My mom and dad were married in an arranged marriage in Pakistan in the early 70s and had my sister about a year after the wedding. By then, my father had already moved to the United States. He was a neurologist, and at the time there were not enough neurologists in the United States. So he was actually invited to immigrate. And so we ended up moving to Chicago, where he did his residency. I was born in 1974 in Chicago.

What is the main reason you're a Muslim? You list a number of them in your book.

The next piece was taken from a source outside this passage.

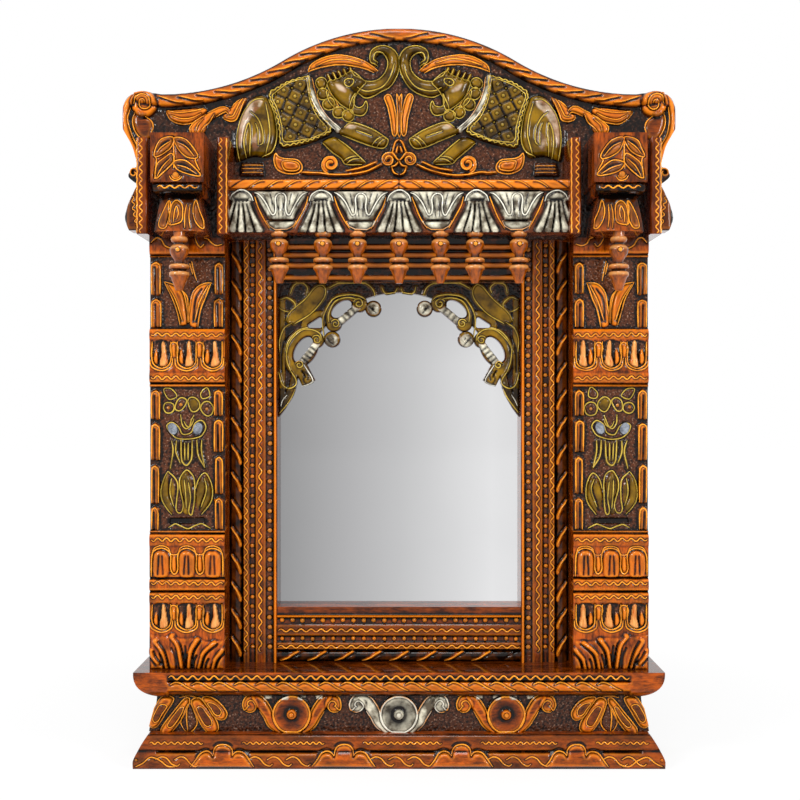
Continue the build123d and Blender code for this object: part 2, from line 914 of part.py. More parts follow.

I would say the most important is because I was born Muslim. At first I thought, well, you can't say that--you can't say the reason you're Muslim is because you were born Muslim, but the Qur'an says we're all born Muslim. I don't mean that we are all born Sunni Muslim. I mean we're all born with the ability to do right and the ability to do wrong and to know the difference and choose between them.

I wanted to say that actually being born Muslim and born into a Muslim family is important, because even if I converted to another religion there would still be parts of me that are Muslim. As a Muslim you grow up learning about Islamic history and the great Islamic warriors. Every Muslim child learns about the scientific achievements that Muslims have been behind. Paper wasn't created by Muslims, but the technology of paper was created by Muslims. And the number zero was invented by Arabs.